The relevant information presented here for the first time significantly enriches our understanding of the show and dispels previous assumptions about various aspects of what was heard during those six months in 1889. The composition of the ensemble clarifies some inconsistencies in both iconographic sources and written reports. And its challenging tuning and features—similar to those of other ensembles of the time and subtly contrasting with later practices—shed new light on the transcriptions from that same year by Julien Tiersot, Jean Kernoa, Louis Benedictus, and Ludovic Ratz. This reveals the extent to which the prejudice of associating 'the oriental' with the pentatonic scale filtered the listening of even attentive and trained listeners, preventing them from perceiving, beyond the intervals, the real nature of the musical processes that took place in Paris.

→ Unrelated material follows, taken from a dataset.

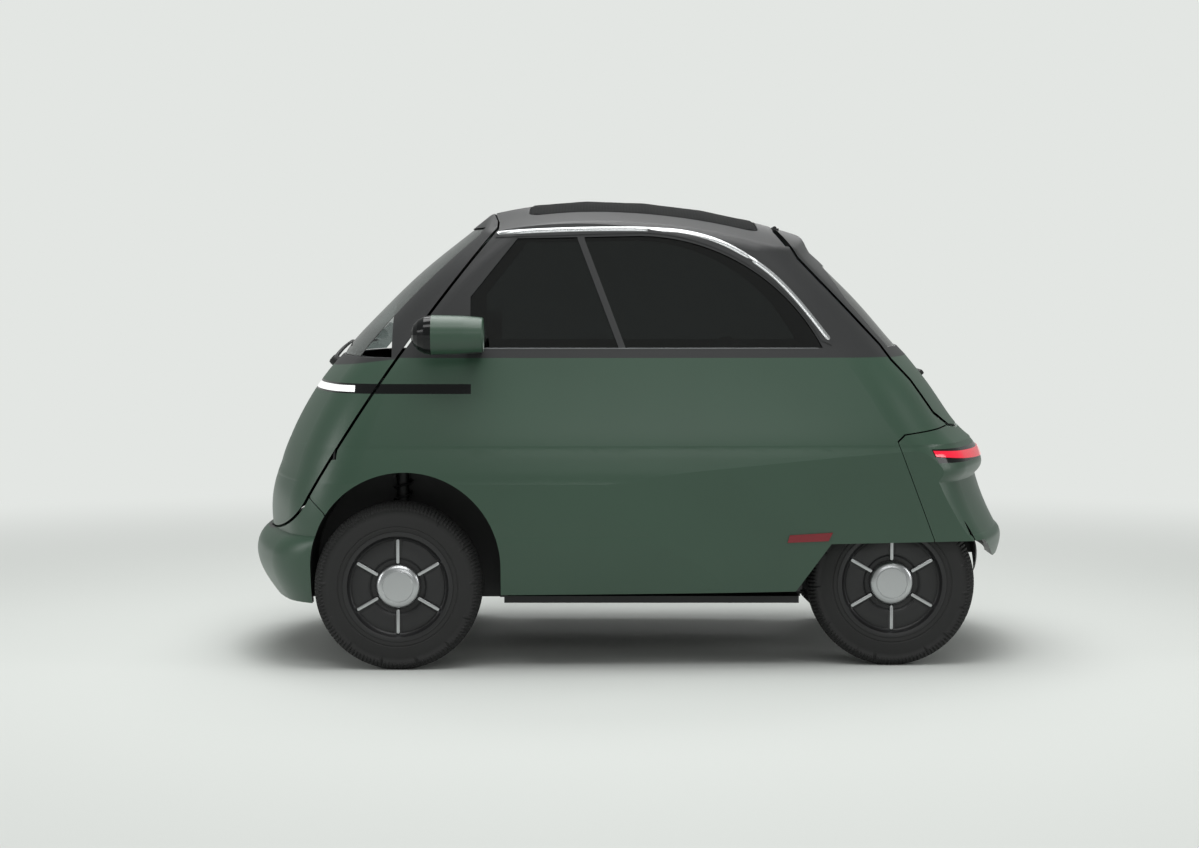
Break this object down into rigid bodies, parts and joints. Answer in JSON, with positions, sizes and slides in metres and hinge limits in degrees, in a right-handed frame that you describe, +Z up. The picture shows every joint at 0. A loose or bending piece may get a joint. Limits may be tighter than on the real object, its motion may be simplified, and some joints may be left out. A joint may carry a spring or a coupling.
{
  "type": "microcar with a front door",
  "caption": "Small electric city car with a side-hinged front door that carries the windscreen, a folding roof, a tailgate, steered front wheels and a narrow rear track.",
  "frame": {"origin": "on the ground under the middle of the bounding box", "axes": "+X forward, +Y to the car's left, +Z up"},
  "size_m": [2.5196, 1.645, 1.5039],
  "materials": {
    "chassis": "black coated steel",
    "aluminium": "cast aluminium",
    "paint": "satin dark green paint",
    "dark_paint": "satin dark grey paint",
    "roof_fabric": "roof cloth",
    "glass": "tinted glass",
    "chrome": "bright strip",
    "gloss_black": "gloss black trim",
    "black_plastic": "moulded black plastic",
    "mirror": "mirror",
    "lamp_glass": "dark lamp lens",
    "red_lens": "red lens",
    "seat_fabric": "woven seat cloth",
    "steel": "machined steel",
    "white_lens": "white lamp",
    "tyre": "rubber",
    "rim": "black wheel with silver spokes"
  },
  "bodies": {
    "body": {"floor_pan": "chassis", "battery_pack": "chassis", "drive_motor": "aluminium", "side_panel_left": "paint", "side_panel_right": "paint", "front_bumper": "paint", "rear_bumper": "paint", "cabin_frame_left": "dark_paint", "cabin_frame_right": "dark_paint", "roof_panel": "dark_paint", "folding_roof": "roof_fabric", "side_windows": "glass", "window_trims": "chrome", "side_light_trims": "gloss_black", "mirror_arms": "black_plastic", "mirror_housings": "paint", "mirror_glasses": "mirror", "headlamps": "lamp_glass", "wheel_well_liners": "black_plastic", "tail_lamp_band": "red_lens", "side_reflectors": "red_lens", "seat_cushion": "seat_fabric", "seat_back": "seat_fabric", "steering_column": "black_plastic", "front_control_arms": "steel", "suspension_struts": "steel", "rear_trailing_arms": "steel", "drive_shafts": "steel", "door_hinge_pin": "steel", "tailgate_hinge_pins": "steel"},
    "front_door": {"door_panel": "paint", "door_frame": "dark_paint", "windscreen": "glass", "door_light_bar": "gloss_black", "dash_bar": "black_plastic", "daytime_lamps": "white_lens"},
    "tailgate": {"tailgate_panel": "paint", "tailgate_frame": "dark_paint", "rear_window": "glass"},
    "steering_wheel": {"steering_wheel": "black_plastic"},
    "knuckle_left": {"knuckle_left": "aluminium"},
    "knuckle_right": {"knuckle_right": "aluminium"},
    "wheel_front_left": {"tyre_front_left": "tyre", "rim_front_left": "rim"},
    "wheel_front_right": {"tyre_front_right": "tyre", "rim_front_right": "rim"},
    "wheel_rear_left": {"tyre_rear_left": "tyre", "rim_rear_left": "rim"},
    "wheel_rear_right": {"tyre_rear_right": "tyre", "rim_rear_right": "rim"}
  },
  "joints": [
    {"name": "front_door_hinge", "type": "hinge", "parent": "body", "child": "front_door", "pos_m": [0.94, 0.669, 0.692], "axis": [0, -0.1736, 0.9848], "range_deg": [0, 80]},
    {"name": "tailgate_hinge", "type": "hinge", "parent": "body", "child": "tailgate", "pos_m": [-0.485, 0, 1.409], "axis": [0, 1, 0], "range_deg": [0, 75]},
    {"name": "steering_wheel_turn", "type": "hinge", "parent": "body", "child": "steering_wheel", "pos_m": [0.43, 0.29, 0.88], "axis": [0.848, 0, -0.5299], "range_deg": [-480, 480]},
    {"name": "steer_left", "type": "hinge", "parent": "body", "child": "knuckle_left", "pos_m": [0.738, 0.635, 0.2665], "axis": [0, 0, 1], "range_deg": [-30, 30]},
    {"name": "wheel_spin_front_left", "type": "hinge", "parent": "knuckle_left", "child": "wheel_front_left", "pos_m": [0.738, 0.635, 0.2665], "axis": [0, 1, 0], "continuous": true},
    {"name": "steer_right", "type": "hinge", "parent": "body", "child": "knuckle_right", "pos_m": [0.738, -0.635, 0.2665], "axis": [0, 0, 1], "range_deg": [-30, 30]},
    {"name": "wheel_spin_front_right", "type": "hinge", "parent": "knuckle_right", "child": "wheel_front_right", "pos_m": [0.738, -0.635, 0.2665], "axis": [0, 1, 0], "continuous": true},
    {"name": "wheel_spin_rear_left", "type": "hinge", "parent": "body", "child": "wheel_rear_left", "pos_m": [-0.838, 0.535, 0.2665], "axis": [0, 1, 0], "continuous": true},
    {"name": "wheel_spin_rear_right", "type": "hinge", "parent": "body", "child": "wheel_rear_right", "pos_m": [-0.838, -0.535, 0.2665], "axis": [0, 1, 0], "continuous": true}
  ],
  "couplings": [
    {"joint": "steer_left", "follows": "steering_wheel_turn", "ratio": -0.0625},
    {"joint": "steer_right", "follows": "steering_wheel_turn", "ratio": -0.0625}
  ]
}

The research also enhances our knowledge about the dance aspects of that spectacle, its logistics, and its protagonists. That show was so conditioned by the commercial interests and colonial arrogance of its promoters that the artistic proposal itself ended up being profoundly different from what could have been witnessed on the island of Java in those same years. What European audiences saw as an expression of exotic authenticity was, in many ways, an extravagant patchwork born of circumstance. Nevertheless, the characteristics of this gamelan ensemble and its comparison with the extensive written documentation allow us to affirm that significant samples of Sundanese performative practices of the time were indeed heard in Paris—practices that even very refined ears were incapable of contextualizing and understanding, clouded by the difficulty of associating a supposedly ancestral and primitive world with the rhythmic and intervallic complexity of those traditions.